Last year, online gamers numbered more than 23m, or 24% of China's 94m Internet users, fueling a 48% growth in a market that generated US$298m revenue. By the estimates of research house IDC, the market will expand annually 34.7% compounded through 2009 when should top US$1.3bn.

Casual games like mahjong and chess have their following, but the big earners driving 70% of market revenue are "massively multiplayer online role-playing games," or MMORPGs, if you can get your lips around it. These support hundreds of thousands of players simultaneous- including some who can play the same game for years.

With more than 200 online games on market, China's biggest hits have been Korean MMORPGs, and to a lesser degree, Japanese and Taiwan imports. Western imports are still bit players.

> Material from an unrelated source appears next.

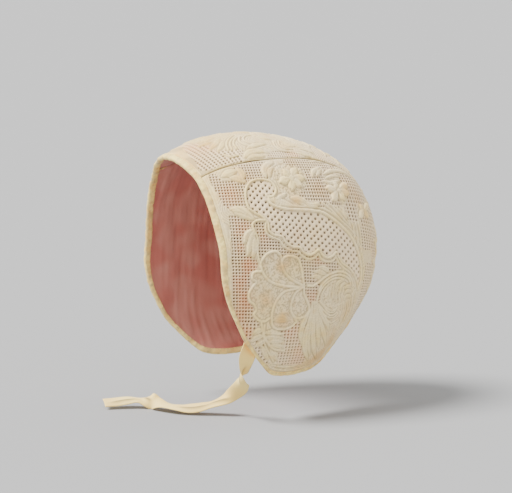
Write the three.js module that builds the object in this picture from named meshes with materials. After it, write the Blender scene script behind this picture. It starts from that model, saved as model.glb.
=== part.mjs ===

In May, Beijing made its debut at egaming's big annual trade show, the E3 Electronic Entertainment Expo in Los Angeles, where the deputy director of General Administration of Press and Publication addressed industry executives the whys and wherefores of the China market. Xiao Wei Kou spoke at a propitious moment: just the day before, NASDAQ-listed Chinese online game operator Shanda Interactive Entertainment said its first quarter revenue topped last year's by 118%.

American developers at the show undoubtedly listened hard to what Xiao had to say. "Western games haven't been successful in China, because they?re not reflecting [Chinese] cultural interests," says Elias Glenn who follows online gaming at Shanghai-based research and media house Pacific Epoch.

But they could start making inroads. Expectations are high for World of Warcraft by Vivendi Universal's Blizzard Entertainment, a game known for its rich 3D graphics and story dimensions that have captured gamers worldwide. Warcraft could be the first Western title to crack the market, if the half million Mainland-registered users of its beta release is any indication.

Tough market
China's online gaming market is not easy to navigate – 50 games were banned this year, reportedly for not squaring with the official line on Taiwan and Tibet, among other rules. Before games can be licensed, they require approval from the Ministry of Culture, which last year set up a committee to censor imported games perceived to threaten China's "national unity, sovereignty and territorial integrity."

In June, regulators shifted into even more nebulous territory, requiring developers, for example, to modify rules that might lead to game addiction.

Analysts also say China – eager to encourage local developers and foreigners looking at setting up mainland shops – has been tougher for imports, particularly Korean exporters who now own over half the market (and charge hefty licensing fees to the tune of US$1m to US$5m a game).

Beijing likes foreigners on the ground, and offers tax breaks and other incentives to set up locally. "Right now, the imported games are [merely] localized for the Chinese market, but the government wants the games to be developed in China," says Frank Yu, a program manager at Microsoft in Beijing.

The problem there is, China's talent shortage. US-based Electronic Arts, the world's largest game publisher, relocated its global online game headquarters to China last fall and set to work building a studio in Shanghai, aiming to staff it with 5,000 developers – about all China has in total right now (EA is shooting for US$1bn in Asian revenues by 2010.)

Even the government admits China is short of supply, reckoning the market needs at least 20,000 developers in the next five years. To that end, it is pledging millions in incentives and funding, and a new university level academy dedicated to training game developers.

A new turn
Meanwhile, local publishers are fighting back – with four of China's top 10 online titles last year, up from three in 2003. Domestic development will also get a boost from game operators like Shanda and Netease, both expanding in-house development capabilities, and from portals like Sohu and Sina, which are also expected to invest more in online games. Games are the big income drivers for portals right now, Microsoft's Yu says.

They are also a very risky business. "Create a dud or two and your star and capital are on the downswing," says Yu who says Microsoft is still trying to figure out a business case for entering the China market.

Any business case in China has to factor in IP theft, even for online games once thought to be pirate proof. "As more online games emerge, the possibility for hackers to hack into the servers and launch pirated servers will grow as well," says Lisa Cosmas Hanson of Niko Partners LLC, which studied the market last year. "I doubt the government will be able to stop it."

Market growth will hinge on China's regulatory policies and technology, including how well the market transitions to the next generation of MMORPGs in the absence of more hardware to support them and, crucially, how Beijing oversees the country's 350,000 Internet cafes where half of China online gaming takes place.

Analysts also caution MMORPGs are approaching saturation point, a trend made evident by Shanda's last financials. Shanda's year-on-year "casual" game revenue growth was 349%, outpacing MMORPG growth by 283 percentage points. "Game operators are using casual games to spur growth, because the MMORPGs don't have much more [up-side]," notes IDC's Grace Zheng.

Whatever the game, at a few American pennies per hour of play, online games are becoming a popular entertainment in a country where few affordable options exist – and for a broader cross-section of the public. "More and more white collar workers need an entertainment release that these games provide, "Zheng says.

Besides office workers, women and older, richer people are joining in the fun. "It's not just a numbers play," says Niko Partners Hanson. "It's more of a lifestyle shift. People have taken to playing – they're aging and not running away from the games."